Environment Canada said it’s team had been studying the worst of the damage along a two kilometre swath that looked like it was struck by first a tornado and then a downburst.

“It is complicated, but it’s reflecting what they’re seeing,” said Peter Kimbell, a warning preparedness meteorologist for Environment Canada.

A downburst is a powerful downward air current that, unlike a tornado, doesn’t rotate, but it can be just as deadly.

“It can do damage as significant as a tornado,” said Kimbell.

The brief tornado has been ranked as an F1, which has winds of between 120 to 170 kilometres per hour.

A conclusive answer on what kind of weather wrecked havoc in Leamington however, will likely only come on Monday.

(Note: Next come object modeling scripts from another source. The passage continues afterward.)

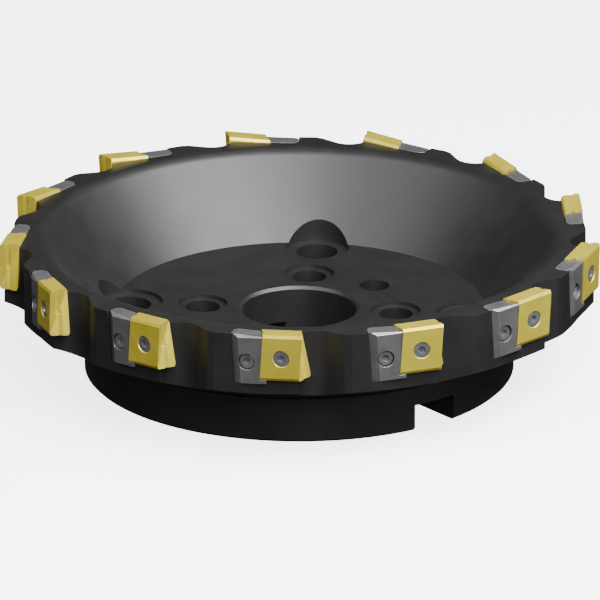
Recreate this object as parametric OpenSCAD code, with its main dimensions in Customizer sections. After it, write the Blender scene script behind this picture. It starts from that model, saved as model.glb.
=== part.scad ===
// Shell-type face mill with tangentially mounted cutting inserts. The part stands on its back
// face: +Z is the spindle axis towards the dished cutting face, and the origin is the centre of
// the back face. The drive slot runs along Y. Seen from +Z the cutter turns anticlockwise.
// Each tooth has its own seat frame: x points out of the insert's flank, y towards the rake
// side and z up the insert, with the origin in the middle of the outer flank.

/* [Teeth] */
// Number of teeth
teeth = 13; // [8:1:13]
// Angle of the first insert's screw, degrees
first_tooth = 172.12; // [0:0.01:360]
// Distance from the spindle axis to the middle of an insert's outer flank
seat_r = 155.15; // [154:0.05:156]
// Height of the middle of an insert's outer flank above the back face
seat_z = 62.5; // [60:0.1:64]
// Relief: how far the outer flank turns away from the tangent
relief = 13.3; // [10:0.1:16]
// Axial tilt of the seat
tilt = 4; // [2:0.1:6]

/* [Cutter body] */
// Radius of the hub
hub_r = 112.5; // [110:0.5:115]
// Chamfer round the back face
hub_chamfer = 1.5; // [0.5:0.1:3]
// Height at which the hub's side ends
hub_h = 24; // [22:0.5:28]
// Radius of the rim between the teeth
rim_r = 150.4; // [149:0.1:151]
// Height of the rim's flat top
rim_top = 73; // [72:0.1:74]
// Height of the rim's bottom edge
rim_bottom = 41; // [38:0.5:44]
// Radius at which the bowl's wall would meet the rim's top
bowl_top_r = 133.3; // [130:0.1:134]
// Radius of the round between the bowl's wall and the rim's top
lip_round = 9.5; // [4:0.5:10]
// Radius of the bowl at its floor
bowl_floor_r = 96.9; // [95:0.1:100]
// Height of the bowl's floor
floor_z = 33.4; // [32:0.1:36]
// Radius of the chip gullet in front of each insert
gullet_r = 10.6; // [9:0.1:11]

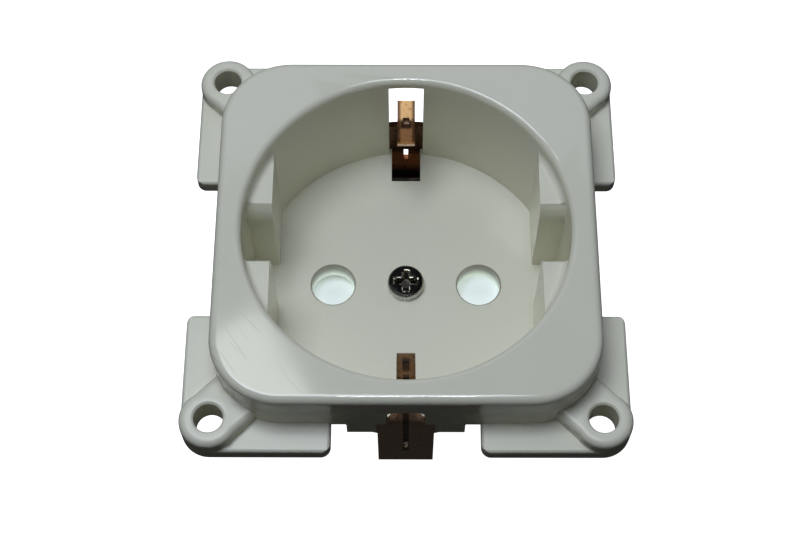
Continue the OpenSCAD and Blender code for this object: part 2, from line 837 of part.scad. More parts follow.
module pole_contact() {
    for (side = [0, 1])
        translate([pin_x, 0, 0])
            mirror([side, 0, 0]) {
                along_y(leaf_w)
                    bent_strip(leaf_path, [4, 1.4], brass_t);
                translate([leaf_root_x - brass_t / 2, -leaf_w / 2, leaf_low])
                    cube([brass_t, leaf_w / 2 + back_y + brass_t, leaf_bend - leaf_low - 0.6]);
            }
    translate([pin_x - leaf_root_x - brass_t / 2, back_y, leaf_low])
        cube([2 * leaf_root_x + brass_t, brass_t, plate_top - leaf_low]);
    difference() {
        union() {
            slab(plate_low, plate_top) {
                rounded_rect(pocket_x0 + 0.3, back_y, pocket_x1 - 0.3, pocket_y1 - 0.3, 0.6);
                translate([terminal_x, terminal_y])
                    square(clamp_w, center = true);
            }
            translate([terminal_x, terminal_y, 0])
                rod(collar_bush_d / 2, plate_low, plate_top + collar_bush_h);
        }
        translate([terminal_x, terminal_y, 0])
            rod(terminal_bore_d / 2, plate_low - 1, plate_top + collar_bush_h + 1);
        translate([rivet_x, rivet_y, 0])
            rod(rivet_hole_d / 2, plate_low - 1, plate_top + 1);
    }
}

module contact(side) {
    color([0.82, 0.68, 0.34])
        mirror([side < 0 ? 1 : 0, 0, 0])
            pole_contact();
}

// Steel clip: two arms that lie on the leaves, joined on the side away from the terminal
module pole_clip() {
    clip_low = plate_top + 0.7;
    clip_high = leaf_crest_z - 0.2;
    lean = (leaf_root_x - leaf_crest_x) / (leaf_crest_z - leaf_bend);
    skin = brass_t / 2 + clip_t / 2 + seat_clear;
    arm_low_x = leaf_root_x - lean * (clip_low - leaf_bend) + skin;
    arm_high_x = leaf_root_x - lean * (clip_high - leaf_bend) + skin;
    front_y = -leaf_w / 2 - seat_clear - clip_t / 2;
    translate([pin_x, 0, 0]) {
        for (side = [0, 1])
            mirror([side, 0, 0])
                translate([0, (front_y + leaf_w / 2) / 2 - 0.4, 0])
                    along_y(leaf_w / 2 - front_y - 0.8 + clip_t)
                        polygon([
                            [arm_low_x - clip_t / 2, clip_low],
                            [arm_low_x + clip_t / 2, clip_low],
                            [arm_high_x + clip_t / 2, clip_high],
                            [arm_high_x - clip_t / 2, clip_high]]);
        translate([0, front_y, 0])
            along_y(clip_t)
                polygon([
                    [-arm_low_x, clip_low],
                    [arm_low_x, clip_low],
                    [arm_high_x, clip_high],
                    [-arm_high_x, clip_high]]);
    }
}

module contact_clip(side) {
    color([0.66, 0.67, 0.69])
        mirror([side < 0 ? 1 : 0, 0, 0])
            pole_clip();
}

// Terminals, each drawn below the brass face at z = 0
module clamp_plate_shape() {
    top = -seat_clear;
    chamfer = 1.2;
    cut = clamp_w * 1.42 - 2 * chamfer;
    difference() {
        intersection() {
            translate([0, 0, top - clamp_t / 2])
                cube([clamp_w, clamp_w, clamp_t], center = true);
            rotate(45)
                cube([cut, cut, 10], center = true);
        }
        rod(terminal_d / 2 + 0.12, -big, big);
        for (x = [-1, 1] * clamp_w * 0.36)
            translate([x, 0, top])
                rotate([0, 45, 0])
                    cube([0.4, big, 0.4], center = true);
    }
}

module earth_clamp_shape() {
    lip = 0.6;
    clamp_plate_shape();
    for (side = [-1, 1])
        translate([side * (strap_w / 2 + strap_clear + lip / 2), 0, -seat_clear - clamp_t / 2 + 1.2])
            cube([lip, 4, clamp_t + 2.4], center = true);
    for (side = [-1, 1])
        translate([side * (strap_w / 2 + strap_clear / 2), 0, -seat_clear - clamp_t / 2])
            cube([strap_w * 0.1 + 2 * lip, 4, clamp_t], center = true);
}

// Screw with its head below the clamp plate and its shank through the brass
module terminal_screw_shape() {
    seat = -2 * seat_clear - clamp_t;
    shank_l = clamp_t + brass_t + collar_bush_h + 1.6;
    roll = 0.35;
    low = seat - terminal_head_h;
    head = [for (a = [-90:15:0])
        [terminal_head_d / 2 - roll + roll * cos(a), low + roll + roll * sin(a)]];
    difference() {
        rotate_extrude()
            polygon(concat(
                [[0, low]], head,
                [[terminal_head_d / 2, seat], [terminal_d / 2, seat],
                    [terminal_d / 2, seat + shank_l - 0.4], [terminal_d / 2 - 0.4, seat + shank_l],
                    [0, seat + shank_l]]));
        translate([0, 0, low])
            mirror([0, 0, 1])
                cross_recess(3.6, 0.75, 1.2);
        translate([0, 0, low])
            cube([terminal_head_d + 1, 0.9, 1.3], center = true);
    }
}

module at_terminal(side) {
    translate([side * terminal_x, side == 0 ? earth_y : terminal_y, side == 0 ? strap_low : plate_low])
        children();
}

module clamp_plate(side) {
    color([0.72, 0.73, 0.72])
        at_terminal(side)
            if (side == 0)
                earth_clamp_shape();
            else
                clamp_plate_shape();
}

module terminal_screw(side) {
    color([0.66, 0.67, 0.69])
        at_terminal(side)
            terminal_screw_shape();
}

front_housing();
centre_screw();
earth_strap();
contact_carrier();
centre_insert();
shutter();
shutter_spring();
contact(-1);  // live_contact
contact(1);  // neutral_contact
contact_clip(-1);  // live_contact_clip
contact_clip(1);  // neutral_contact_clip
contact_rivet(-1);  // live_contact_rivet
contact_rivet(1);  // neutral_contact_rivet
strap_rivets();
clamp_plate(-1);  // live_clamp_plate
clamp_plate(1);  // neutral_clamp_plate
clamp_plate(0);  // earth_clamp_plate
terminal_screw(-1);  // live_terminal_screw
terminal_screw(1);  // neutral_terminal_screw
terminal_screw(0);  // earth_terminal_screw
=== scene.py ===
"""Looks, light and camera for the caravan wall socket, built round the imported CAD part."""

import json
import math

import bmesh
import bpy
from mathutils import Matrix, Quaternion, Vector


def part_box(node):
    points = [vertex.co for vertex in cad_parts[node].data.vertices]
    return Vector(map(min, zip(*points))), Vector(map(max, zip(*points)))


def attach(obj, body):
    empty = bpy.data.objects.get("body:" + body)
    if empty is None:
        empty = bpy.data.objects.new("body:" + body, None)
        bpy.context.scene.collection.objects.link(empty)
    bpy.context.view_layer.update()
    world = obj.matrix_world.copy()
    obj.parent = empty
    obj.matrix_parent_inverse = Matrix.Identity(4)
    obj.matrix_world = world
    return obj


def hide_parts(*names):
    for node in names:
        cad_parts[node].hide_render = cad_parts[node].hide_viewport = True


MM = 0.001
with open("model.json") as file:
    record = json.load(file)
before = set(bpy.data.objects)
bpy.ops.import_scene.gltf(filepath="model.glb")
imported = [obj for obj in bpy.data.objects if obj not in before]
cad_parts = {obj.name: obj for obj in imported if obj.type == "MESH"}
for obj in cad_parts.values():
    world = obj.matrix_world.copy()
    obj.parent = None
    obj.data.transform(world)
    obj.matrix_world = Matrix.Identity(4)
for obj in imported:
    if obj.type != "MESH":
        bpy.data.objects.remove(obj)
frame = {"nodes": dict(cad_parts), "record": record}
NODES = frame["nodes"]
CAD_LOW = [min(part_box(n)[0][i] for n in NODES) for i in range(3)]

BODY_OF = {
    n: body
    for body, members in frame["record"]["behaviour"]["bodies"].items()
    for n in members
}
SLOT_OF = {s["node"]: s["material_slot"] for s in frame["record"]["subparts"]}


# Shader helpers. A band is a pair of places in mm: where a mask starts and where it is full.


def value_map(tree, source, low, high, to_low, to_high):
    node = tree.nodes.new("ShaderNodeMapRange")
    for socket, value in zip(list(node.inputs)[1:5], (low, high, to_low, to_high)):
        socket.default_value = value
    tree.links.new(source, node.inputs[0])
    return node.outputs[0]


def blend(tree, mask, first, second):
    """Colour between two colours, each an RGB tuple or a socket."""
    node = tree.nodes.new("ShaderNodeMix")
    node.data_type = "RGBA"
    sockets = [s for s in node.inputs if s.type == "RGBA"]
    for socket, colour in zip(sockets, (first, second)):
        if isinstance(colour, tuple):
            socket.default_value = (*colour, 1.0)
        else:
            tree.links.new(colour, socket)
    tree.links.new(mask, node.inputs[0])
    return next(s for s in node.outputs if s.type == "RGBA")


def maths(tree, operation, first, second=0.0):
    node = tree.nodes.new("ShaderNodeMath")
    node.operation = operation
    for socket, value in zip(node.inputs, (first, second)):
        if isinstance(value, (int, float)):
            socket.default_value = value
        else:
            tree.links.new(value, socket)
    return node.outputs[0]


def both(tree, first, *others):
    """Product of masks or numbers."""
    for other in others:
        first = maths(tree, "MULTIPLY", first, other)
    return first


def total(tree, first, *others):
    for other in others:
        first = maths(tree, "ADD", first, other)
    return first


def level(tree, source, low_mm, high_mm):
    """0 to 1 as a coordinate goes from one place to the other."""
    return value_map(tree, source, low_mm * MM, high_mm * MM, 0.0, 1.0)


def between(tree, source, low_mm, high_mm, soft_mm):
    rise = level(tree, source, low_mm - soft_mm, low_mm)
    return both(tree, rise, level(tree, source, high_mm + soft_mm, high_mm))


def coordinates(tree, place):
    axes = tree.nodes.new("ShaderNodeSeparateXYZ")
    tree.links.new(place, axes.inputs[0])
    return tuple(axes.outputs[k] for k in "XYZ")


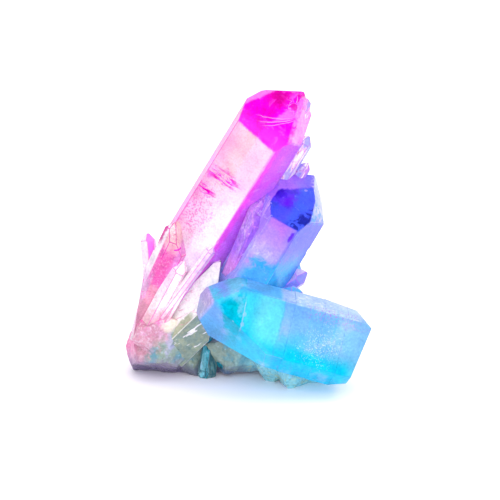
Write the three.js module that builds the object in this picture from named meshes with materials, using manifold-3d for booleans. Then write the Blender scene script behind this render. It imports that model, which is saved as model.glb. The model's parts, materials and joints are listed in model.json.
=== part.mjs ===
// A hand-sized cluster of aura quartz: three large points, a fan of small ones and the matrix they grew on.
// Millimetres, +Z up. The cluster stands on the flats of its matrix, with its front towards -Y.
import * as THREE from "three";
import { mergeVertices } from "three/addons/utils/BufferGeometryUtils.js";
import Module from "manifold-3d";

const wasm = await Module();
wasm.setup();

// Quartz grows six-sided: each tip face stands over one prism face and slopes this far from the long axis.
const SIDES = 6;
const SIDE_TURN = 360 / SIDES;
const TIP_SLOPE = 38.2;

// Directions in the cluster's frame.
const FRONT = new THREE.Vector3(0, -1, 0);
const UP = new THREE.Vector3(0, 0, 1);

// The sprigs' faces are all a little unequal: their reach and their tip's height, as shares of the mean.
const SPRIG_REACH = [1, 0.88, 1.08, 0.95, 1.1, 0.92];
const SPRIG_TIP = [0.93, 1, 1.06, 1.02, 1.1, 0.97];

// The lumps: how finely each is meshed, how many flats it is broken to, and how far its surface is uneven.
const LUMP_SPLITS = 4;
const LUMP_FLATS = 18;
const LUMP_FLAT_REACH = [0.58, 0.86];
const LUMP_GRAIN = 0.035;

const degrees = THREE.MathUtils.degToRad;
const vector = (numbers) => new THREE.Vector3(...numbers);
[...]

South of the border a tornado unleashed chaos in northwest Ohio, killing at least seven people and destroying dozens of homes as a line of storms carved a path of destruction through the northern states.

Tornadoes also were reported in Illinois, Michigan and Indiana.

Kimbell said the Ontario storm was probably related to the intense weather in the U.S.

“The timing was correct,” he said. “It was a line of severe weather that went through the northern United States, the northern tip of which affected southwestern Ontario.”